Wednesday, June 15, 2016

She Shoots Straight (1990)

Director: Corey Yuen
Notable Cast: Joyce Godenzi, Carina Lau Ka-Ling, Tony Leung Ka-Fai, Yuen Wah, Sammo Hung

For me, there is something magical about late 80s/early 90s Hong Kong action films. Just like any other era and/or genre there is still a 3 to 1 ratio of mediocre crap to genuine awesomeness, but the look, the energy, and the feel of this era has always held a special place for me as one of the first non-mainstream film styles that I latched onto. One of the kings of this style and era is Corey Yuen, who, to this day, continues to offer his services as an action director and choreographer to inferior directors for a plethora of various films. One of the films I had not had a chance to dive into is the gimmicky – and oddly titled – She Shoots Straight. While the film has some issues with melodramatic plot set ups and narrative hiccups in the second act, I found myself very impressed with the ballsy twists and often shocking violence that She Shoots Straight uses to deliver its story. This may not be Corey Yuen’s best, but it’s one of his more chancy films that earns a lot of respect even if the execution is a bit patchy.

Inspector Huang Tsung-Pao (Tony Leung Ka-Fai) and Mina (Joyce Godenzi) are a recently wed couple ready to look at the next step in their life. What makes it complicated is that they are both cops that work together. What makes things super difficult is that Bo’s entire family is a family of cops – including his four sisters – who just are not a huge fan of their boss Mina marrying their brother. When a group of renegade Vietnamese thieves and killers stumbles into the family squabble, these young women will have to set aside their differences to settle a score.

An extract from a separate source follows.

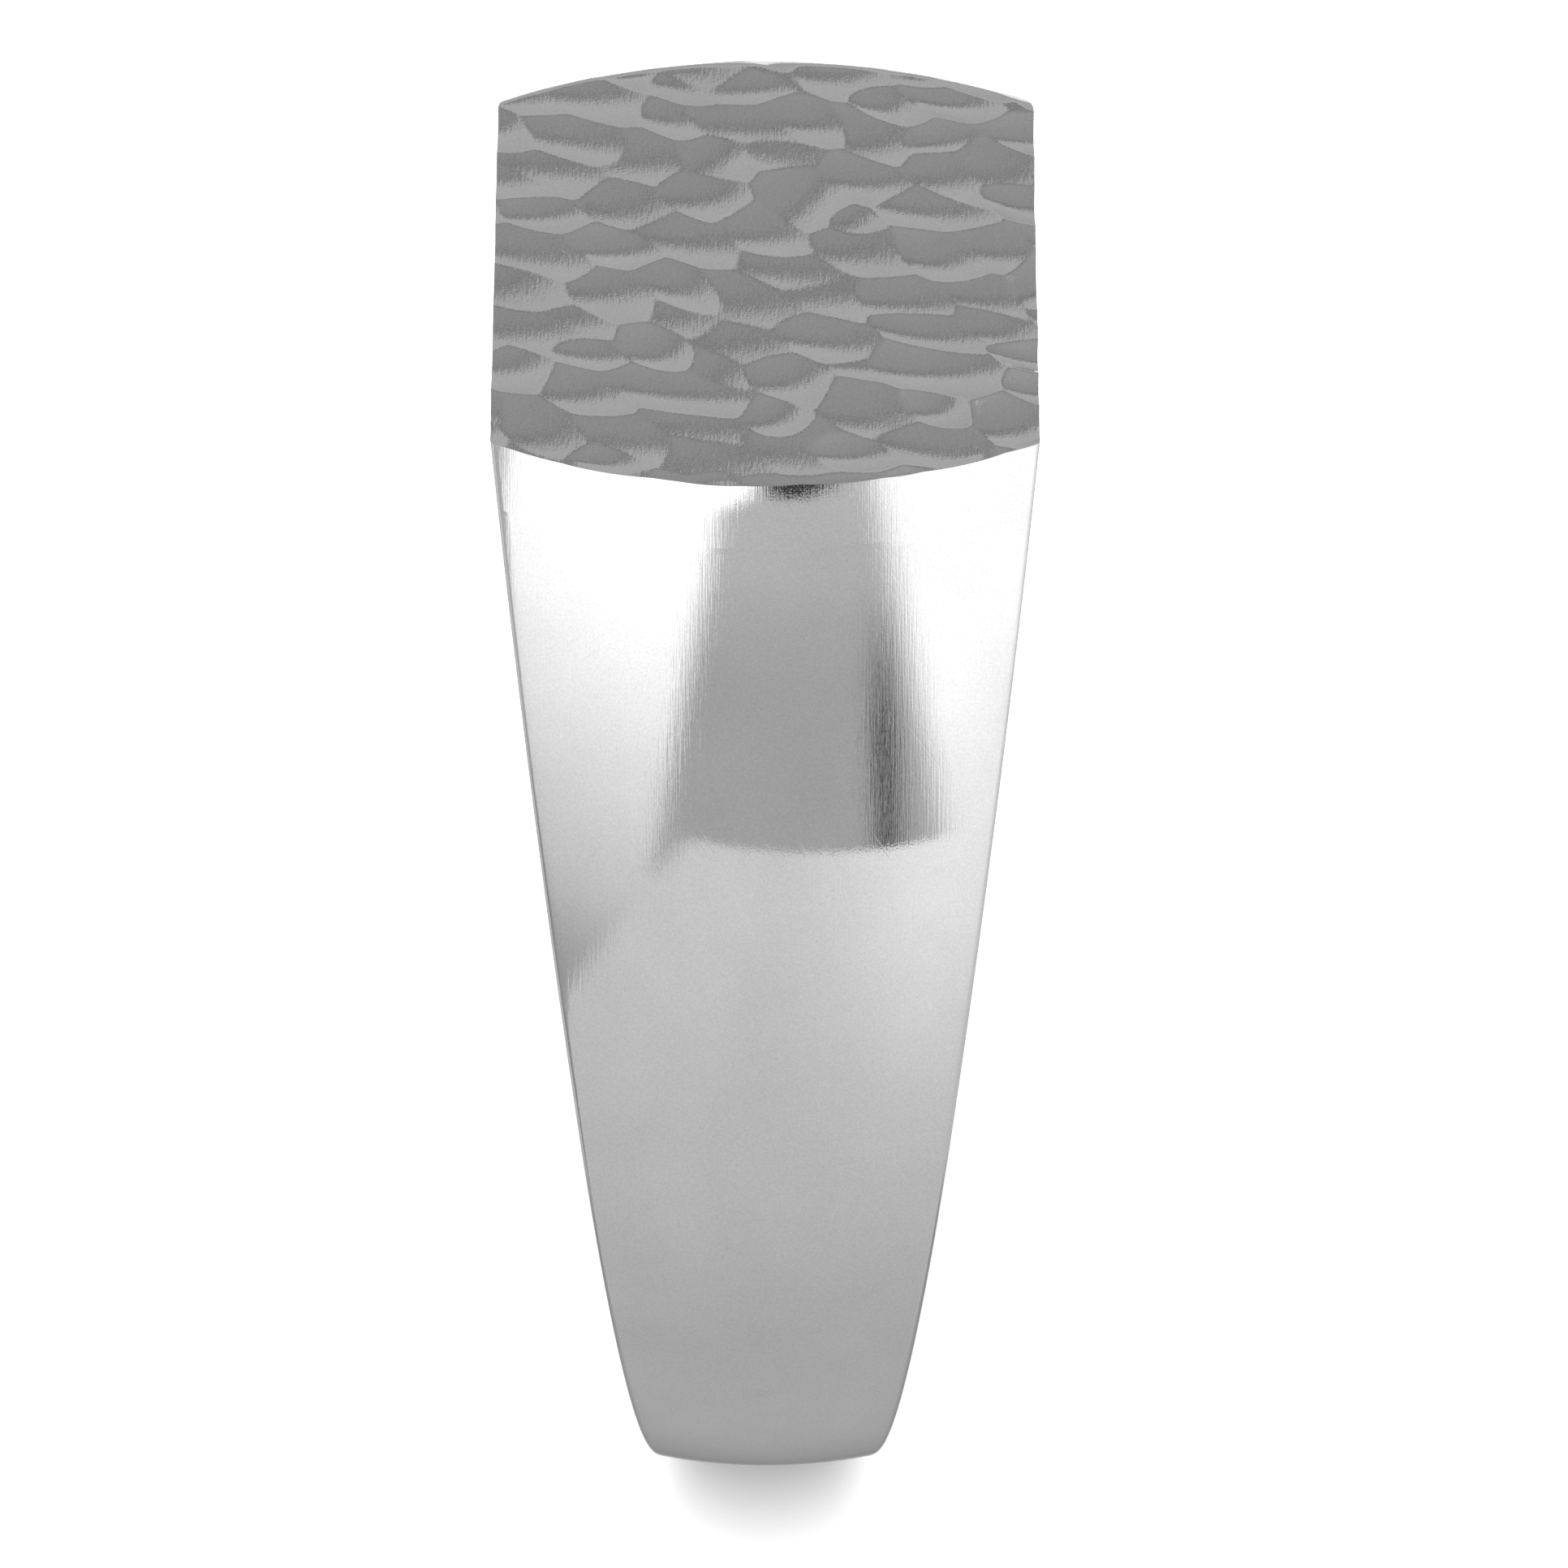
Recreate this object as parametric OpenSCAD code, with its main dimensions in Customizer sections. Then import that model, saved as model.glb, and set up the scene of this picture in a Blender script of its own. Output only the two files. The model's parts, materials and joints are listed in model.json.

A deadly weapon...holding a gun.
When She Shoots Straight starts off, the film seemed destined down a path of generic Hong Kong action comedies. Oh look, it’s an entire family of cops. Oh look, it’s familial fighting while they are investigating a criminal plot. Oh look, it’s a newly-wed couple working through all of the above in a cute romantic way. Sure, the acting is solid throughout this portion and there is some fun to be had in the concept, but it wasn’t a thrilling movie overall. And then the film takes some of its darker elements, the violence of the action scenes and the coldness of the villains from this first half, and fuckin’ runs with it. At around the half way point, She Shoots Straight does not shoot straight and throws a couple of horrific curve balls at the audience to set up a much more dramatic and shocking second half. Granted, Corey Yuen is not the best at handling some of the dramatic material and there are a handful of emotional scenes in the second act that drag out a bit long giving the narrative a bit of road rash as it heavily maneuvers into the third act, but the shock of its right hook to the shift in tone is something to be respected and applauded in a movie that could have easily just taken the formulaic way. Important characters die, the violence becomes justified, and the story shifts from classic Hong Kong cop action into a revenge flick that I certainly did not see coming.

It’s this third act that truly makes She Shoots Straight shine through as an overlooked gem of this era. Combining the martial arts choreography of Yuen, the gun fu of popular Hong Kong films of the time, and the sheer manic energy of its emotionally drive revenge plot, She Shoots Straight ignites in the third act blending high octane action with a series of increasingly impressive stunt action set pieces. Both Joyce Godenzi and Carina Lau Ka-Ling shine as the leading ladies in the film, both as actresses and action stars, and their emotional roller coaster ride in the winding narrative is balanced out by a phenomenally cold performance from Yuen Wah as the main villain of the film. Car chases, hand to hand fights, a machete battle in a small ship hallway, and shoot outs litter the film’s landscape and keep things exciting and moving even when the film starts to drag a bit in its dialogue. Action fans who haven’t seen this are missing out on a massively impressive set of action set pieces that are worthy of seeing.

I'm getting all choked up at this part...
While the melodramatic pieces of the second act can be a bit rough to work though, more or less due to the over zealous cheesiness of it all than any knock against performances, the rest of She Shoots Straight hits like a two ton bag of bricks. It’s fun to get the audience hooked, but then it quickly takes its somewhat gimmicky pieces and manipulates them into a hard hitting revenge focused action flick worthy for fans to seek out. Not only does it stand out as a strong Hong Kong actioner, but it’s one that deserves more attention.